Object data in JSON
——————

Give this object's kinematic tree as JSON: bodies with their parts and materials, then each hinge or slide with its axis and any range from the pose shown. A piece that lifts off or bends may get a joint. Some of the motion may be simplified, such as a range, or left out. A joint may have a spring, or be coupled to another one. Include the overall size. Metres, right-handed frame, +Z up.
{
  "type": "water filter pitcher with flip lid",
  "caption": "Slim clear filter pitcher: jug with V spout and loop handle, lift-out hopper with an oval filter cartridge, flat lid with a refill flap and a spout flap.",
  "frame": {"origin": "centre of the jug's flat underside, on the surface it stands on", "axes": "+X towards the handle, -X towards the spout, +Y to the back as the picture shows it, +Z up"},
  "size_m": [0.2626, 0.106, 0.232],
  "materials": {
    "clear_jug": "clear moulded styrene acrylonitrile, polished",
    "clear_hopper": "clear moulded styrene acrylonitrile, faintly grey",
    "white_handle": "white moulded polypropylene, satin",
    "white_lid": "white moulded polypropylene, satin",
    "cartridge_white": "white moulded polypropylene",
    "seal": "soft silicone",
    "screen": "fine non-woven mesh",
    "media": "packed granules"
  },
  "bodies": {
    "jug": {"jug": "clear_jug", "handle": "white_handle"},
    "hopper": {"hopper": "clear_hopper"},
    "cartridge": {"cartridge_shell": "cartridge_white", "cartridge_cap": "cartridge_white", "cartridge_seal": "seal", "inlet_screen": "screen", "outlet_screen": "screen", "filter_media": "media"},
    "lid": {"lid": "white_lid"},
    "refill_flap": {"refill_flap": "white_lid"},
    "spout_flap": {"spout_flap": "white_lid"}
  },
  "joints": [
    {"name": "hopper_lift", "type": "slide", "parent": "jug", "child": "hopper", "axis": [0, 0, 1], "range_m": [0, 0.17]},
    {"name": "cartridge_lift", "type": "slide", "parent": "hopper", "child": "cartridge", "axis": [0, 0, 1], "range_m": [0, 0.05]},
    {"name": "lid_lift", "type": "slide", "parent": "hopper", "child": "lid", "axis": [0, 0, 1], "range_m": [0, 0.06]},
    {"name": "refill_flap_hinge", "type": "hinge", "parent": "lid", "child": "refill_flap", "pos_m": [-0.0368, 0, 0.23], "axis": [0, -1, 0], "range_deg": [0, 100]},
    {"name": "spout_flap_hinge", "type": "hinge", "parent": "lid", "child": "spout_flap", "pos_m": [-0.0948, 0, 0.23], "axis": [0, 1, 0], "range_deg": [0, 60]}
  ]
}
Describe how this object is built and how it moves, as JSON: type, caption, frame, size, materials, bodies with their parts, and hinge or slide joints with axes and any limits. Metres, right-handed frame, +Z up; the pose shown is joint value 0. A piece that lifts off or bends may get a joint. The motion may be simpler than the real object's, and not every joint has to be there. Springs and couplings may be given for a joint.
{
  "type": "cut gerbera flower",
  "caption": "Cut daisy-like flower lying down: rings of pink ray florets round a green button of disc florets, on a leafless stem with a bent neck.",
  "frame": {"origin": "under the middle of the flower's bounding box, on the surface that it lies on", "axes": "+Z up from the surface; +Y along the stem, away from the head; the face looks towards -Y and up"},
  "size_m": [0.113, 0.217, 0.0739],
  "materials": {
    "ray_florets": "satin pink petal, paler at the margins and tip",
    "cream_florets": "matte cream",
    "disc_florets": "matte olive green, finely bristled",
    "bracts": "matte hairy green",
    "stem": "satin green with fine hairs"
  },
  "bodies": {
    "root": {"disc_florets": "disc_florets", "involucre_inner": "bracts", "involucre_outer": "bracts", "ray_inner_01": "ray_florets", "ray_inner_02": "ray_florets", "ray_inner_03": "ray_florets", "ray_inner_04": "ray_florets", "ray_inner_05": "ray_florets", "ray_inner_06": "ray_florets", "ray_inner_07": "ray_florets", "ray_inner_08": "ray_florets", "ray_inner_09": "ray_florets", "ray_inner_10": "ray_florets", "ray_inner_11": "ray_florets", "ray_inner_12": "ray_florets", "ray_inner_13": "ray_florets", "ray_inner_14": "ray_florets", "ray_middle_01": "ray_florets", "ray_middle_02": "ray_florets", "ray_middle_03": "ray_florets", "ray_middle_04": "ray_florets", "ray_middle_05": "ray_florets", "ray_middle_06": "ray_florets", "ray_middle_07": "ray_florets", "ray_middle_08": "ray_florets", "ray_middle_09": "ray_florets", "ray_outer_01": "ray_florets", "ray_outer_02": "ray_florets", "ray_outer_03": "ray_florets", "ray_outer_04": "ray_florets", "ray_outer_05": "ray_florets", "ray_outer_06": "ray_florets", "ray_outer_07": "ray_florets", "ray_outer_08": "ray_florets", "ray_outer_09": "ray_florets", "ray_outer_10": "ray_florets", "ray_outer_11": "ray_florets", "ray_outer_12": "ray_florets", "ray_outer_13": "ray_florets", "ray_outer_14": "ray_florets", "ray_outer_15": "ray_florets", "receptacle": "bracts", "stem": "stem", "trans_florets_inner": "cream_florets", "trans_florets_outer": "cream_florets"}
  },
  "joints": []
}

——————

WHAT TO PRODUCE:
Copy out all the entries shown above, character for character.

TASK ANSWER:
Give this object's kinematic tree as JSON: bodies with their parts and materials, then each hinge or slide with its axis and any range from the pose shown. A piece that lifts off or bends may get a joint. Some of the motion may be simplified, such as a range, or left out. A joint may have a spring, or be coupled to another one. Include the overall size. Metres, right-handed frame, +Z up.
{
  "type": "water filter pitcher with flip lid",
  "caption": "Slim clear filter pitcher: jug with V spout and loop handle, lift-out hopper with an oval filter cartridge, flat lid with a refill flap and a spout flap.",
  "frame": {"origin": "centre of the jug's flat underside, on the surface it stands on", "axes": "+X towards the handle, -X towards the spout, +Y to the back as the picture shows it, +Z up"},
  "size_m": [0.2626, 0.106, 0.232],
  "materials": {
    "clear_jug": "clear moulded styrene acrylonitrile, polished",
    "clear_hopper": "clear moulded styrene acrylonitrile, faintly grey",
    "white_handle": "white moulded polypropylene, satin",
    "white_lid": "white moulded polypropylene, satin",
    "cartridge_white": "white moulded polypropylene",
    "seal": "soft silicone",
    "screen": "fine non-woven mesh",
    "media": "packed granules"
  },
  "bodies": {
    "jug": {"jug": "clear_jug", "handle": "white_handle"},
    "hopper": {"hopper": "clear_hopper"},
    "cartridge": {"cartridge_shell": "cartridge_white", "cartridge_cap": "cartridge_white", "cartridge_seal": "seal", "inlet_screen": "screen", "outlet_screen": "screen", "filter_media": "media"},
    "lid": {"lid": "white_lid"},
    "refill_flap": {"refill_flap": "white_lid"},
    "spout_flap": {"spout_flap": "white_lid"}
  },
  "joints": [
    {"name": "hopper_lift", "type": "slide", "parent": "jug", "child": "hopper", "axis": [0, 0, 1], "range_m": [0, 0.17]},
    {"name": "cartridge_lift", "type": "slide", "parent": "hopper", "child": "cartridge", "axis": [0, 0, 1], "range_m": [0, 0.05]},
    {"name": "lid_lift", "type": "slide", "parent": "hopper", "child": "lid", "axis": [0, 0, 1], "range_m": [0, 0.06]},
    {"name": "refill_flap_hinge", "type": "hinge", "parent": "lid", "child": "refill_flap", "pos_m": [-0.0368, 0, 0.23], "axis": [0, -1, 0], "range_deg": [0, 100]},
    {"name": "spout_flap_hinge", "type": "hinge", "parent": "lid", "child": "spout_flap", "pos_m": [-0.0948, 0, 0.23], "axis": [0, 1, 0], "range_deg": [0, 60]}
  ]
}
Describe how this object is built and how it moves, as JSON: type, caption, frame, size, materials, bodies with their parts, and hinge or slide joints with axes and any limits. Metres, right-handed frame, +Z up; the pose shown is joint value 0. A piece that lifts off or bends may get a joint. The motion may be simpler than the real object's, and not every joint has to be there. Springs and couplings may be given for a joint.
{
  "type": "cut gerbera flower",
  "caption": "Cut daisy-like flower lying down: rings of pink ray florets round a green button of disc florets, on a leafless stem with a bent neck.",
  "frame": {"origin": "under the middle of the flower's bounding box, on the surface that it lies on", "axes": "+Z up from the surface; +Y along the stem, away from the head; the face looks towards -Y and up"},
  "size_m": [0.113, 0.217, 0.0739],
  "materials": {
    "ray_florets": "satin pink petal, paler at the margins and tip",
    "cream_florets": "matte cream",
    "disc_florets": "matte olive green, finely bristled",
    "bracts": "matte hairy green",
    "stem": "satin green with fine hairs"
  },
  "bodies": {
    "root": {"disc_florets": "disc_florets", "involucre_inner": "bracts", "involucre_outer": "bracts", "ray_inner_01": "ray_florets", "ray_inner_02": "ray_florets", "ray_inner_03": "ray_florets", "ray_inner_04": "ray_florets", "ray_inner_05": "ray_florets", "ray_inner_06": "ray_florets", "ray_inner_07": "ray_florets", "ray_inner_08": "ray_florets", "ray_inner_09": "ray_florets", "ray_inner_10": "ray_florets", "ray_inner_11": "ray_florets", "ray_inner_12": "ray_florets", "ray_inner_13": "ray_florets", "ray_inner_14": "ray_florets", "ray_middle_01": "ray_florets", "ray_middle_02": "ray_florets", "ray_middle_03": "ray_florets", "ray_middle_04": "ray_florets", "ray_middle_05": "ray_florets", "ray_middle_06": "ray_florets", "ray_middle_07": "ray_florets", "ray_middle_08": "ray_florets", "ray_middle_09": "ray_florets", "ray_outer_01": "ray_florets", "ray_outer_02": "ray_florets", "ray_outer_03": "ray_florets", "ray_outer_04": "ray_florets", "ray_outer_05": "ray_florets", "ray_outer_06": "ray_florets", "ray_outer_07": "ray_florets", "ray_outer_08": "ray_florets", "ray_outer_09": "ray_florets", "ray_outer_10": "ray_florets", "ray_outer_11": "ray_florets", "ray_outer_12": "ray_florets", "ray_outer_13": "ray_florets", "ray_outer_14": "ray_florets", "ray_outer_15": "ray_florets", "receptacle": "bracts", "stem": "stem", "trans_florets_inner": "cream_florets", "trans_florets_outer": "cream_florets"}
  },
  "joints": []
}